A year after nearly winning the Open Championship, Wethered reached the quarterfinals of the 1922 British Amateur. The near year came his signature win in the 1923 British Amateur. in the fifth round, Wethered dispatched the American Walker Cupper O.F. Willing, then in the semifinals he beat Francis Ouimet, 2-up. That set up a championship match against Scotsman Robert Harris (who won this title himself two years later), which Wethered won by a score of 7 and 6.

Wethered played the Open only three more times after his near-miss in 1921, making the cut in just one of those years. (He did win a long-drive competition prior to one of those Opens, however, with a drive of 278 yards.)

He reached two other British Amateur finals. In 1928, Wethered fell in the championship match to Philip Perkins, 6 and 4; and in 1930, Bobby Jones beat Wethered in the final, 7 and 6.

Wethered also faced Jones in the Walker Cup. Wethered was on the GB&I team five times, including as the playing captain in the 1930 Walker Cup. He also played in the event in 1922, 1923, 1926 and 1934, earning 5.5 of a possible eight points in his matches. He lost singles matches to Jones in the 1922 Walker Cup and in 1930. In two other singles matches, Wethered halved Francis Ouimet in 1923 and beat Ouimet in 1926.
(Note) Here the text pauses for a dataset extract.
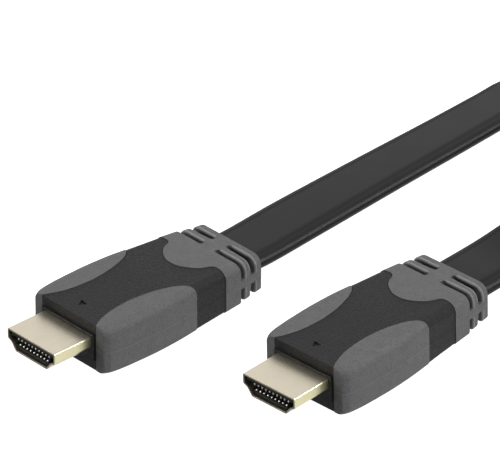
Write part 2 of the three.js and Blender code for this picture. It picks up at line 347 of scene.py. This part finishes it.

In other tournaments, Wethered was a five-time winner of the President's Putter, a tournament played by current and former Oxford and Cambridge golfers. And he won the Golf Illustrated Gold Vase, a prestigious amateur event in England, by one stroke over his former Oxford teammate Cyril Tolley in 1927.

Wethered was supposed to serve as captain of the Royal & Ancient Golf Club of St. Andrews in 1939, but due to World War II didn't take his term until 1946. After Bobby Jones' death in 1972, Wethered gave a memorial address at a service in St. Andrews.

Wethered was a stockbroker in his business life, and a successful investor. He was 84 years old when he died in 1983.